How to verify your answer without a calculator
Even if you use a calculator, verification is good mathematical practice. Start with your final equation and substitute both original points. If both satisfy the equation, your result is correct. For example, with y = 2x + 1:
- For (2, 5): 2(2) + 1 = 5, so the point works.
- For (6, 13): 2(6) + 1 = 13, so the point works.
You can also check the graph. The plotted line should pass exactly through both coordinates. This dual confirmation, algebraic and visual, is one of the best ways to build confidence and reduce errors.
FAQ about slope intercept form from two points
Can any two points make a line?
Yes, as long as the two points are distinct. Two identical points do not define a unique line because infinitely many lines can pass through a single point.

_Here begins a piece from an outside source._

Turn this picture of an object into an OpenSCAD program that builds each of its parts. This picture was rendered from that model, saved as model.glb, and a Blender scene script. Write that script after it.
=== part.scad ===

Is slope-intercept form always possible?
No. Vertical lines cannot be expressed as y = mx + b because their slope is undefined. In that case, the correct equation is x = constant.
Why does the order of points not matter?
You can use either point first, as long as you keep the subtraction order consistent in numerator and denominator. The final slope will be the same.
What if the slope is a fraction?
That is completely normal. Many lines have fractional slopes. An exact fraction is often preferable in academic work because it avoids rounding error.
Final takeaway
A slope intercept form of two points calculator turns coordinate pairs into a clear equation, a meaningful graph, and a deeper understanding of linear relationships. It saves time, reduces sign errors, handles special cases like vertical lines, and supports both exact and decimal output. Whether you are a student, teacher, tutor, analyst, or professional in a technical field, the ability to convert two points into a line equation remains a fundamental skill that shows up across mathematics and applied problem-solving.